**Short task:** Copy each line exactly. Leave nothing out.

##### Data section

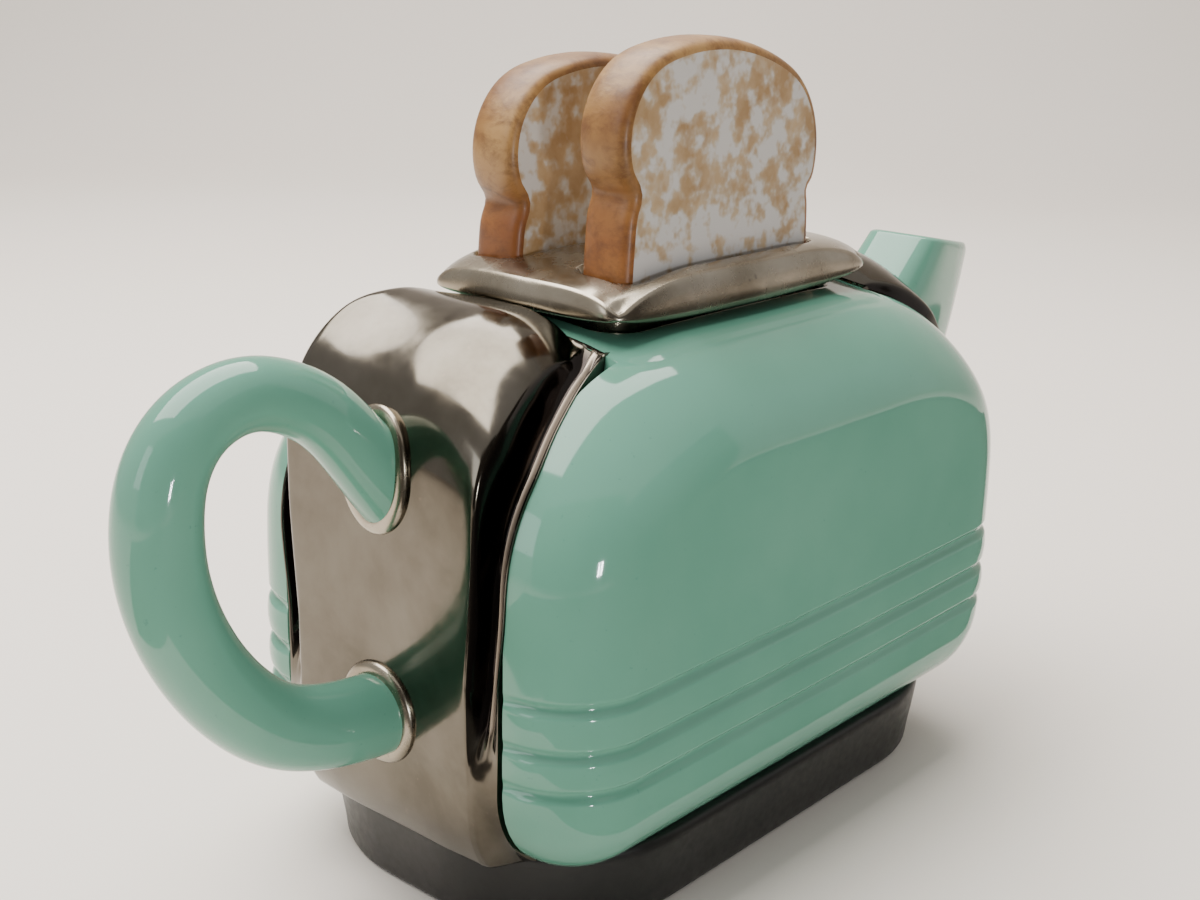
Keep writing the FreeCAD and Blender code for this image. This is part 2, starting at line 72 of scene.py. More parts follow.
def smooth(value, start, end):
    """0 before start, 1 after end, and an even curve between; start may be above end."""
    share = min(1.0, max(0.0, (value - start) / (end - start)))
    return share * share * (3 - 2 * share)


def mix(first, last, share):
    return first + (last - first) * share


def spread(first, last, count):
    """Evenly spaced values from first to last."""
    return [mix(first, last, step / (count - 1)) for step in range(count)]


def row_slope(table, row):
    """How steeply the curve through a table passes one of its rows: level at a peak."""
    slopes = []
    for (low, start), (high, end) in zip(table[max(0, row - 1):row + 2], table[max(1, row):row + 2]):
        slopes.append((end - start) / (high - low))
    if len(slopes) == 1:
        return slopes[0]
    before, after = slopes
    return 2 * before * after / (before + after) if before * after > 0 else 0.0


def along(table, value):
    """Reads a table of (position, amount) pairs as one even curve through its rows."""
    if value <= table[0][0]:
        return table[0][1]
    for row in range(len(table) - 1):
        (low, start), (high, end) = table[row], table[row + 1]
        if value <= high:
            span = high - low
            t = (value - low) / span
            rise = (t ** 3 - 2 * t ** 2 + t) * row_slope(table, row)
            rise += (t ** 3 - t ** 2) * row_slope(table, row + 1)
            return mix(start, end, t * t * (3 - 2 * t)) + rise * span
    return table[-1][1]


class Skin:
    """The points and faces of a piece, gathered ring by ring or row by row."""

    def __init__(self):
        self.points = []
        self.faces = []
        self.marks = []
        # Per-point amounts of painted shade and painted reflection, kept as mesh attributes.
        self.painted_light_layers = {}

    def add(self, points):
        start = len(self.points)
        self.points += [tuple(point) for point in points]
        return list(range(start, len(self.points)))

    def join(self, first, second, closed=True, mark=0):
        """Quads between two rows of the same length."""
        count = len(first)
        for index in range(count if closed else count - 1):
            after = (index + 1) % count
            self.faces.append((first[index], first[after], second[after], second[index]))
            self.marks.append(mark)

    def stack(self, rings, closed=True):
        """Adds rings of points and joins each to the next."""
        rows = [self.add(ring) for ring in rings]
        for first, second in zip(rows, rows[1:]):
            self.join(first, second, closed)
        return rows

    def fill(self, row, centre, mark=0):
        """A fan that closes a ring."""
        middle = self.add([centre])[0]
        count = len(row)
        for index in range(count):
            self.faces.append((row[index], row[(index + 1) % count], middle))
            self.marks.append(mark)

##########

**The completed task:**
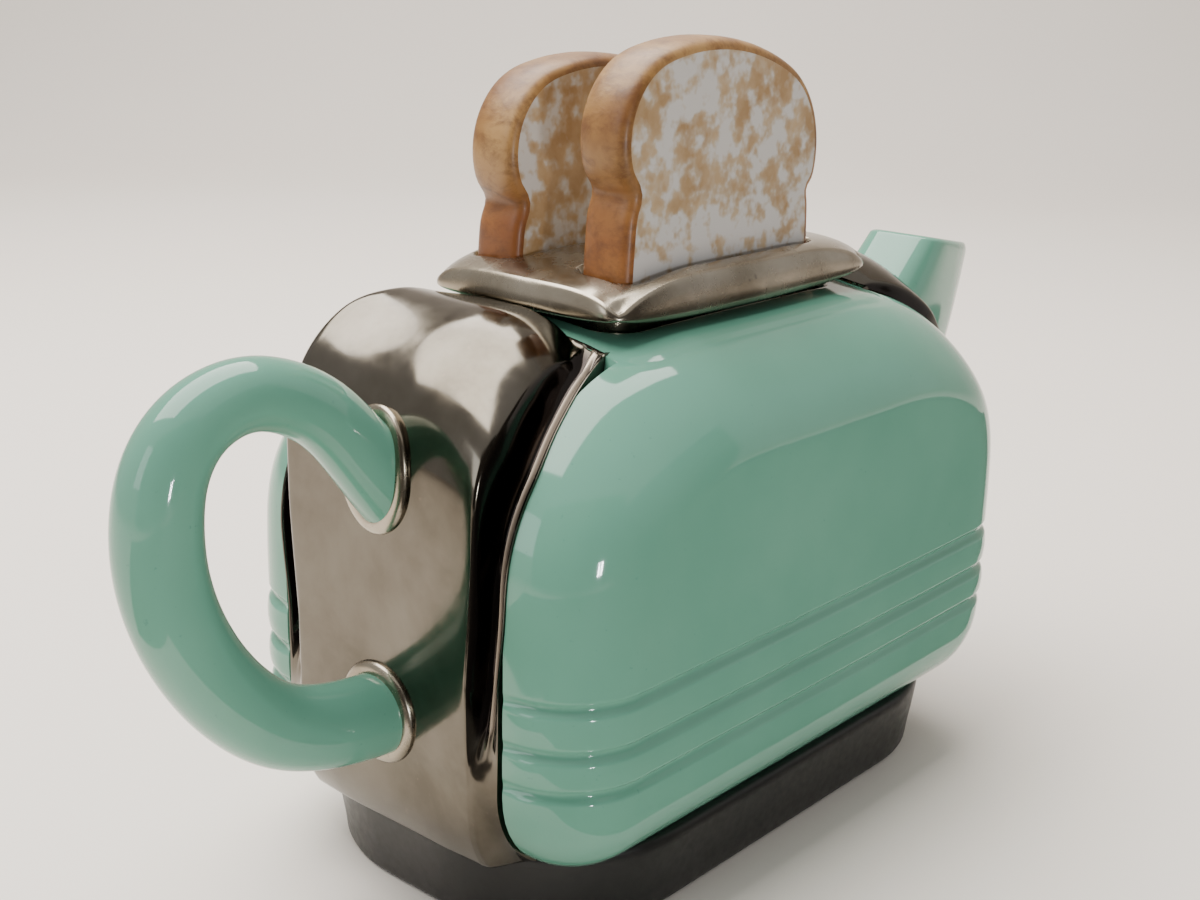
Keep writing the FreeCAD and Blender code for this image. This is part 2, starting at line 72 of scene.py. More parts follow.
def smooth(value, start, end):
    """0 before start, 1 after end, and an even curve between; start may be above end."""
    share = min(1.0, max(0.0, (value - start) / (end - start)))
    return share * share * (3 - 2 * share)


def mix(first, last, share):
    return first + (last - first) * share


def spread(first, last, count):
    """Evenly spaced values from first to last."""
    return [mix(first, last, step / (count - 1)) for step in range(count)]


def row_slope(table, row):
    """How steeply the curve through a table passes one of its rows: level at a peak."""
    slopes = []
    for (low, start), (high, end) in zip(table[max(0, row - 1):row + 2], table[max(1, row):row + 2]):
        slopes.append((end - start) / (high - low))
    if len(slopes) == 1:
        return slopes[0]
    before, after = slopes
    return 2 * before * after / (before + after) if before * after > 0 else 0.0


def along(table, value):
    """Reads a table of (position, amount) pairs as one even curve through its rows."""
    if value <= table[0][0]:
        return table[0][1]
    for row in range(len(table) - 1):
        (low, start), (high, end) = table[row], table[row + 1]
        if value <= high:
            span = high - low
            t = (value - low) / span
            rise = (t ** 3 - 2 * t ** 2 + t) * row_slope(table, row)
            rise += (t ** 3 - t ** 2) * row_slope(table, row + 1)
            return mix(start, end, t * t * (3 - 2 * t)) + rise * span
    return table[-1][1]


class Skin:
    """The points and faces of a piece, gathered ring by ring or row by row."""

    def __init__(self):
        self.points = []
        self.faces = []
        self.marks = []
        # Per-point amounts of painted shade and painted reflection, kept as mesh attributes.
        self.painted_light_layers = {}

    def add(self, points):
        start = len(self.points)
        self.points += [tuple(point) for point in points]
        return list(range(start, len(self.points)))

    def join(self, first, second, closed=True, mark=0):
        """Quads between two rows of the same length."""
        count = len(first)
        for index in range(count if closed else count - 1):
            after = (index + 1) % count
            self.faces.append((first[index], first[after], second[after], second[index]))
            self.marks.append(mark)

    def stack(self, rings, closed=True):
        """Adds rings of points and joins each to the next."""
        rows = [self.add(ring) for ring in rings]
        for first, second in zip(rows, rows[1:]):
            self.join(first, second, closed)
        return rows

    def fill(self, row, centre, mark=0):
        """A fan that closes a ring."""
        middle = self.add([centre])[0]
        count = len(row)
        for index in range(count):
            self.faces.append((row[index], row[(index + 1) % count], middle))
            self.marks.append(mark)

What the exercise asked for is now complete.